In other words, in Israel’s allegedly vibrant “democracy,” Palestinians can run for the legislature as long as they don’t endorse Palestinian equality. Or, to put it another way, Palestinians have the right to participate in Israeli “democracy,” provided they don’t call for Israel to become a democracy.
‘Harsh Repression’—‘Elsewhere’
Similarly, The Wall Street Journal’s Nadim Koteich (4/10/23) claimed that there is “a distinction between the demonstrations in Israel and the protests elsewhere in the region,” where dissenters often face “harsh repression in the form of lawless imprisonment and execution.” However, Israel routinely enacts precisely such brutality against Palestinians.
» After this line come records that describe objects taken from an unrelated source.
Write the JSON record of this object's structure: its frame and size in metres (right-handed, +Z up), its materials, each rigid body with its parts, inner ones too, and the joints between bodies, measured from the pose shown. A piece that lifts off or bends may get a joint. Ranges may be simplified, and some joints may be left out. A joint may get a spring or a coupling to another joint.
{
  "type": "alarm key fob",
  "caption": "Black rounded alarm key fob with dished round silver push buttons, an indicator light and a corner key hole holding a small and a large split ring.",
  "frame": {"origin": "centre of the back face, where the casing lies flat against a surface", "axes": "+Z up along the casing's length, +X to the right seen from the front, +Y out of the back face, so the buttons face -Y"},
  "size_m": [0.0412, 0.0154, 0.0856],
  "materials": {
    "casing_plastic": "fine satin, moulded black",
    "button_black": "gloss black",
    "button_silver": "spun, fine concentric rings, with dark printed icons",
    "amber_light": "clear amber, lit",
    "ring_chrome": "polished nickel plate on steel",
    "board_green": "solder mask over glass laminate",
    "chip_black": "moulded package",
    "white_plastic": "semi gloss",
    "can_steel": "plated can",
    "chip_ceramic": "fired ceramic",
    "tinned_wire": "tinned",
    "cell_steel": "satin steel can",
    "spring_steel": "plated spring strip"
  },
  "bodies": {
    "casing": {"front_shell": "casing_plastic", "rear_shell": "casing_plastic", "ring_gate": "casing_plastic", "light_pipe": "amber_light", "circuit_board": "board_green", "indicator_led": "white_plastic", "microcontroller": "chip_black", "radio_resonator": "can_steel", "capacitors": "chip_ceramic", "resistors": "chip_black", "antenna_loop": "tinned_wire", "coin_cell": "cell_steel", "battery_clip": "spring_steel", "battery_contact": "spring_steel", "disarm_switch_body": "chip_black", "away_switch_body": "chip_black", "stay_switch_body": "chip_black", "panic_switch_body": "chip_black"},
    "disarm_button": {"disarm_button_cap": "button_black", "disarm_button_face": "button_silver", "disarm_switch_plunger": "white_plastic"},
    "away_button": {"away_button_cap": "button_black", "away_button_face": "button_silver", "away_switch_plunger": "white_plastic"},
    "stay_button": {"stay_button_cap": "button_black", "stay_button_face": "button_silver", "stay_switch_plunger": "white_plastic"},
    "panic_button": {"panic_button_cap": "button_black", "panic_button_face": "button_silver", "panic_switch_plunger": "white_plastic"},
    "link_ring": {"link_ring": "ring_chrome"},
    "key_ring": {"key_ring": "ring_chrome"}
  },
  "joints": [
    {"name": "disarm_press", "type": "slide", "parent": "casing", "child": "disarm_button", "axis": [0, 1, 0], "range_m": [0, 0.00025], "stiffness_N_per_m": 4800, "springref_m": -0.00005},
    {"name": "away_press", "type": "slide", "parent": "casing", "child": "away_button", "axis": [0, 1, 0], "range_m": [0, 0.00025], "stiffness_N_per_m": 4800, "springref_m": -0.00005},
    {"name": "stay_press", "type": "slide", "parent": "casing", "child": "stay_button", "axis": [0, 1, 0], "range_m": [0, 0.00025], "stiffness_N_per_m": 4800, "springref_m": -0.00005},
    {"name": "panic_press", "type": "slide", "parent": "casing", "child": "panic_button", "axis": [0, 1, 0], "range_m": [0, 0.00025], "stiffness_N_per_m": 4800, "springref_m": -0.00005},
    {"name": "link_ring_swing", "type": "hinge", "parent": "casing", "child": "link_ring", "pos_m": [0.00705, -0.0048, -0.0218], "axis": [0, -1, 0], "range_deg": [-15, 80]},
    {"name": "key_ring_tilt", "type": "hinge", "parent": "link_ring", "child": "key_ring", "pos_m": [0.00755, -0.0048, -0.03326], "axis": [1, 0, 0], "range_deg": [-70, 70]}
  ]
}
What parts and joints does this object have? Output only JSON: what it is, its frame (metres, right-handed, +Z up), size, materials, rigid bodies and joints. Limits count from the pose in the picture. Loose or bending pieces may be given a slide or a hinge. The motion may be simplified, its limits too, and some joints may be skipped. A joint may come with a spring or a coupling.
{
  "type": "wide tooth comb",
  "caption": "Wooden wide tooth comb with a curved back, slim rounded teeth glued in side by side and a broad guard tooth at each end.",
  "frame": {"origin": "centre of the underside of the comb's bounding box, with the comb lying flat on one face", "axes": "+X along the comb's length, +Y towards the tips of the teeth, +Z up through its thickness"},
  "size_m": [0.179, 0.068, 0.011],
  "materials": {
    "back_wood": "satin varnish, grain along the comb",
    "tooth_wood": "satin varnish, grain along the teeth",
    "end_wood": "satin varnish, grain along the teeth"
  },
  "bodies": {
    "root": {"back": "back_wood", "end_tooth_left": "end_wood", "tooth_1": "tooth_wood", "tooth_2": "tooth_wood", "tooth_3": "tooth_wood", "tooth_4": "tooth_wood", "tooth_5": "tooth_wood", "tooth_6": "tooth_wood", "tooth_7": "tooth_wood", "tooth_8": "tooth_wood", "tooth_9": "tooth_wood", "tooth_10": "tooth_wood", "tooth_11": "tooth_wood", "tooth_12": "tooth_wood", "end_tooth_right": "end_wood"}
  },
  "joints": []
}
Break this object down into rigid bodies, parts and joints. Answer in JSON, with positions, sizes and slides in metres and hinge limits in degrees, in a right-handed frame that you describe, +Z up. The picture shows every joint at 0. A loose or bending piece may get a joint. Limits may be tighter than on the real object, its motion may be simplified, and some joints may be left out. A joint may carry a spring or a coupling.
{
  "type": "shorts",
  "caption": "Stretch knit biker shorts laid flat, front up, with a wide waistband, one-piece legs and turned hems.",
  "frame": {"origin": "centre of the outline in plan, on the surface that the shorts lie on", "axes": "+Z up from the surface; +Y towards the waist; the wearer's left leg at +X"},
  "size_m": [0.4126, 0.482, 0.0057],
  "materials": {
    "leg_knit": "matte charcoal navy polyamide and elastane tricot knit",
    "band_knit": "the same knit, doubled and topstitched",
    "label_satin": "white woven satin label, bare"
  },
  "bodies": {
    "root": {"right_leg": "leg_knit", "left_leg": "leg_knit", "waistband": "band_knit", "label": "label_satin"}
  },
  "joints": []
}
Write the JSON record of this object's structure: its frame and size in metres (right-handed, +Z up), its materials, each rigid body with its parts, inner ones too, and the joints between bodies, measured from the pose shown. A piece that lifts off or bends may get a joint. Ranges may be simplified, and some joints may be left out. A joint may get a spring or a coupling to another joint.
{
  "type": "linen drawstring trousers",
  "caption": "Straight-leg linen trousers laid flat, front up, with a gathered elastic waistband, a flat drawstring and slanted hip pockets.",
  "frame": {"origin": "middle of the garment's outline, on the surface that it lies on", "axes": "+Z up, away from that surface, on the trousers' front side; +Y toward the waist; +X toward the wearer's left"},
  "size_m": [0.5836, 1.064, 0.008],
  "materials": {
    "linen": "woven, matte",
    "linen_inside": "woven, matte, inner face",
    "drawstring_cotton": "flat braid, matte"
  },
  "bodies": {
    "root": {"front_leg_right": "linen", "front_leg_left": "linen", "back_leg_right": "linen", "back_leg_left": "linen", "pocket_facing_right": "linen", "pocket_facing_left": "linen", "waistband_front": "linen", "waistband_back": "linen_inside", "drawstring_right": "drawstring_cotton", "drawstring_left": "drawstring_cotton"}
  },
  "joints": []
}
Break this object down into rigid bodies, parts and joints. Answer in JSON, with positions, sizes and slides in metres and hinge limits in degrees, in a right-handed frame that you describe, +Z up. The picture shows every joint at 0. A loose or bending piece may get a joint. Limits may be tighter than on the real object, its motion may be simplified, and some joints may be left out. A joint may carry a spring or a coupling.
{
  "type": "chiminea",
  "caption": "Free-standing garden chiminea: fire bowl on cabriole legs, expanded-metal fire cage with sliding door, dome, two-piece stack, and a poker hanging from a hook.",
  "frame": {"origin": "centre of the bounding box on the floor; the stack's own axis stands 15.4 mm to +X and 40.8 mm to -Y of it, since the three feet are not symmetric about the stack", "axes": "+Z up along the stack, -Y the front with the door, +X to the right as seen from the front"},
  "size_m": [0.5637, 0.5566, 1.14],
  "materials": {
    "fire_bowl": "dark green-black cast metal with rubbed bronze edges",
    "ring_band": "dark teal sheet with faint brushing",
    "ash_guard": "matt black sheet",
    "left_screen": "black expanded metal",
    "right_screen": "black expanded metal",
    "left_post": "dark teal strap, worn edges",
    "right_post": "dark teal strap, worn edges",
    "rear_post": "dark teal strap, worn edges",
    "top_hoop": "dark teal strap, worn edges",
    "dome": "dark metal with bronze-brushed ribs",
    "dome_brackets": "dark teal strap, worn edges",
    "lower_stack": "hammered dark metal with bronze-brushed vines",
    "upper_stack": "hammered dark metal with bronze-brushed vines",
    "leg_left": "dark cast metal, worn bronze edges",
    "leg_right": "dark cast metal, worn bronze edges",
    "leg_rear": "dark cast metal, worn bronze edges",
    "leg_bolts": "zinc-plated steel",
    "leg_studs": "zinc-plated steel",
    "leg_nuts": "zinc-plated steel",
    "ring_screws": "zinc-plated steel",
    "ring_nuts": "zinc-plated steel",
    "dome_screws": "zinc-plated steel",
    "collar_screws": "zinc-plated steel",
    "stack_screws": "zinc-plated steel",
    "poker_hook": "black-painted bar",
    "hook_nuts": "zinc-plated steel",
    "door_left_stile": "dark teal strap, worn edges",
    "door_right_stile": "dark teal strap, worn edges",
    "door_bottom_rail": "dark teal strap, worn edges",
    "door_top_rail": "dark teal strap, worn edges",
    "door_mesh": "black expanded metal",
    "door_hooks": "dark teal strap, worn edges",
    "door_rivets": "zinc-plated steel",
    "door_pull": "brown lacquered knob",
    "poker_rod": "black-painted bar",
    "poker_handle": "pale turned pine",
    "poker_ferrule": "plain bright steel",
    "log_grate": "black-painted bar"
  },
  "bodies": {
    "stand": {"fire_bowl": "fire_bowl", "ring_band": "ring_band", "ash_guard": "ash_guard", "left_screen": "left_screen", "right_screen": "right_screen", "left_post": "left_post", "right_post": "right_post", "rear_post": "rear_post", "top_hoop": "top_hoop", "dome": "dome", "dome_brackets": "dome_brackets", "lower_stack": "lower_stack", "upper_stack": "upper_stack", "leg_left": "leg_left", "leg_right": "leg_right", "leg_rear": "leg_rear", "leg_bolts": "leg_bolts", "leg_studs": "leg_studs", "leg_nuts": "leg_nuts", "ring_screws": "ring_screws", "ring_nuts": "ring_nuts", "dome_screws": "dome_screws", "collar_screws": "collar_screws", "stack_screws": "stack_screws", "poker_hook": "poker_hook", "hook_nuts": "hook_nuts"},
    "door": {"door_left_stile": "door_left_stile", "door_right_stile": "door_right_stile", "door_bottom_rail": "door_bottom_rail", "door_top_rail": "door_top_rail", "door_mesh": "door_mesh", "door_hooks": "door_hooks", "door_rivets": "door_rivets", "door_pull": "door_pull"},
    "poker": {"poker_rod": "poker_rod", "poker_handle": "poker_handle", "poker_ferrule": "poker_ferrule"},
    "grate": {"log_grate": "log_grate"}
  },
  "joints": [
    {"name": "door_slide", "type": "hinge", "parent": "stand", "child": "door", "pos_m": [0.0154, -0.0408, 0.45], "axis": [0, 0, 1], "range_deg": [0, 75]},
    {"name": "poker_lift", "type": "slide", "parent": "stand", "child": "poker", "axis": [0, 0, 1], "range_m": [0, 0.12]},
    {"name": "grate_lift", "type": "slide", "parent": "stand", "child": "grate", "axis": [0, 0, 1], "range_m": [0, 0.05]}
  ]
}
For example, during the 2018-19 Great March of Return, Palestinians in Gaza held weekly demonstrations near the barrier that Israel uses to fence in the Strip. The demonstrators’ demands were that Israel lift the siege of Gaza and allow Palestinian refugees to return to their homes, as U.N. Resolution 194 stipulates. The U.N. reports that
Israeli forces responded by shooting tear gas canisters, some of them dropped from drones, rubber bullets, and live ammunition, mostly by snipers. As a result, 214 Palestinians, including 46 children, were killed, and over 36,100, including nearly 8,800 children, have been injured.
You probably won’t read about in your daily paper, but Israel’s real crisis of democracy is that Israel is not a democracy.